## START Supplied material
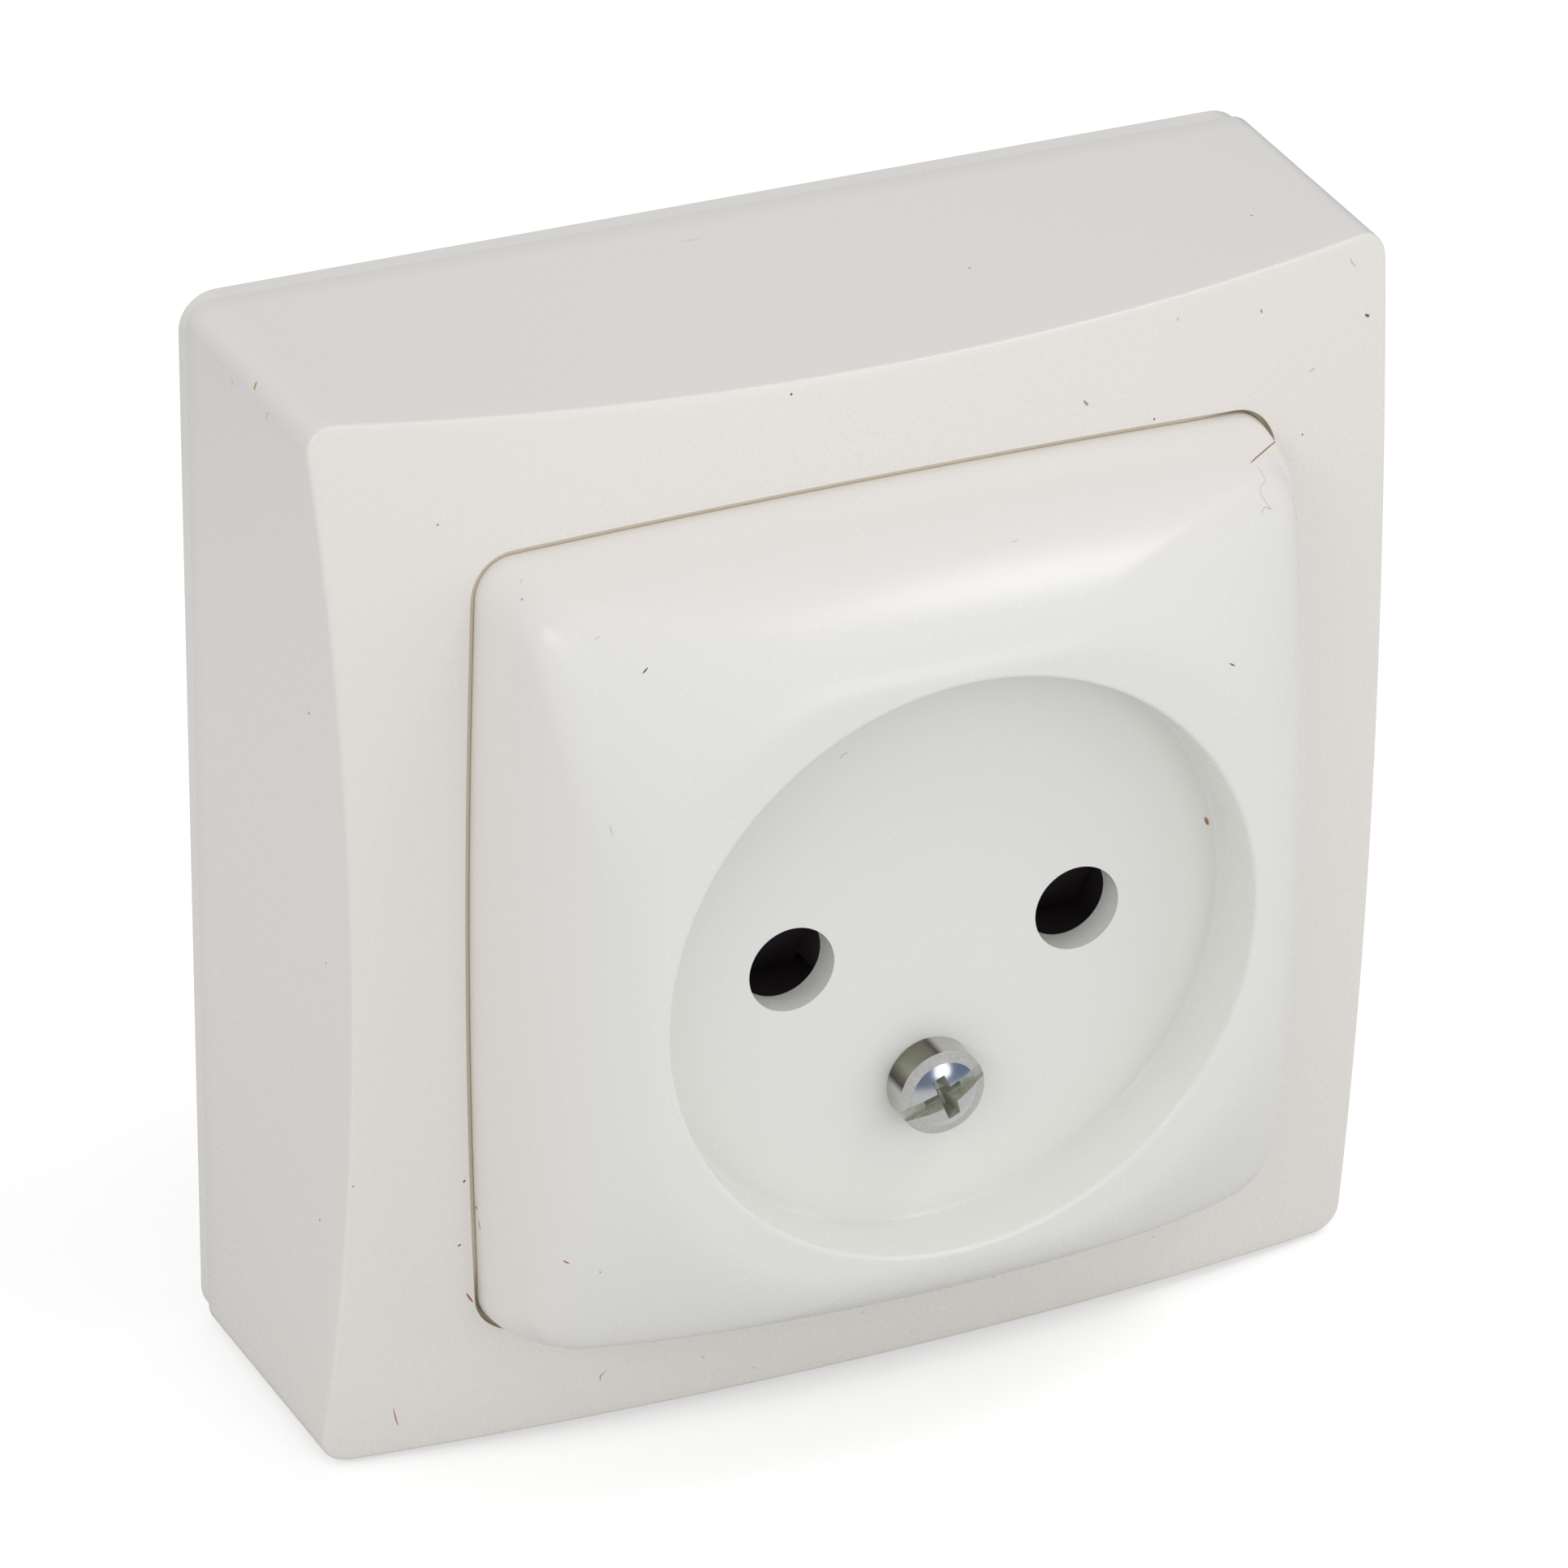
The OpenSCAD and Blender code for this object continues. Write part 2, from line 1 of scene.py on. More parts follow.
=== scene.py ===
import bpy
import json
import math
import numpy as np
from mathutils import Matrix, Quaternion, Vector
from mathutils.bvhtree import BVHTree
from mathutils.geometry import delaunay_2d_cdt


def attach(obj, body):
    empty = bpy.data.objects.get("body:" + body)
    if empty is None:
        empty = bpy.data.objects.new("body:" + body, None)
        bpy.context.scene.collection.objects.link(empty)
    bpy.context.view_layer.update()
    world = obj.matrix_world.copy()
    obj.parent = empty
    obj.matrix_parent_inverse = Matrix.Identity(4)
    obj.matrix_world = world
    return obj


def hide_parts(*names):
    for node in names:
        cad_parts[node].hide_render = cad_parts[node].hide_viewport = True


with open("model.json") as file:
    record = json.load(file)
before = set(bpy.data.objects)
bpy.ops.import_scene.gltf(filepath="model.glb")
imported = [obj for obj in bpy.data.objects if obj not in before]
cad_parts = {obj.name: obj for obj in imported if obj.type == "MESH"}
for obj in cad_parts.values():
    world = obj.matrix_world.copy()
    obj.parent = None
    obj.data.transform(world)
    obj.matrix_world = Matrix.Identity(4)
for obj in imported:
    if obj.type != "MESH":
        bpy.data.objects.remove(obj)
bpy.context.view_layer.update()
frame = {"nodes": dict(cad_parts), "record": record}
nodes = frame["nodes"]

MM = 0.001

# Sizes in millimetres, seen from the front: x to the right, y up the wall, h out from the wall.
BACK_HALF = 35.7
BACK_CORNER = 1.6
BACK_EDGE = 0.03
FRONT_HALF = 35.5
FRONT_CORNER = 1.9
FRONT_WALL = 2.2
BAND = 1.3
CROWN_TOP = 26.5
CROWN_R = 180.0
PINCH = 1.05
CREASE = 0.28
OPENING_HALF = 27.6
BARREL_R = 265.0
OPENING_CORNER = 3.0
OPENING_LIP = 0.04
LEDGE = 0.27
UPPER_RISE = 0.35
RISE_FROM = 20.0
RISE_OVER = 7.0
CAVITY_HALF = 33.7
CAVITY_CORNER = 2.4
COLLAR_LOW = 17.0
COLLAR_WALL = 1.5
COVER_HALF = 27.3
COVER_WALL = 2.0
SKIRT_CORNER = 3.4
SKIRT_HEIGHTS = (18.9, 21.5, 23.6, 23.9)
CUP_HALF = 23.2
CUP_CORNER = 3.2
GAP_DEPTH = 0.13
CORNER_GAP_DEPTH = 0.6
CORNER_GAP_FROM = 21.0
CORNER_GAP_OVER = 4.0
RIM_R = 19.36
RIM_FILLET = 0.3
WALL_FOOT_H = 33.0
FLOOR_R = 19.2
FLOOR_FILLET = 0.3
FLOOR_H = 31.5
FLOOR_BACK = 29.5
PIN_X = 9.5
PIN_R = 2.8
PIN_SEGMENTS = 96
SCREW_Y = -9.5
SCREW_HOLE_R = 1.6
SCREW_HOLE_SEGMENTS = 48
HOLE_BORDER = 0.15
FACE_TOP = 37.0
COVER_EDGE = 24.2
FACE_HALF = 19.8
FLANK_LEAN = 86.0
FLANK_PULL = 5.6
FACE_PULL = 3.2
FLANK_BOW_R = 370.0
COVER_CORNER = 2.7
RIDGE_R = 3.5
RIDGE_TOP = 30.2
FACE_CORNER = 14.5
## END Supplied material
Task brief: Only the count is needed: the number of lines in the data that include the word "Identity".

Result below: 2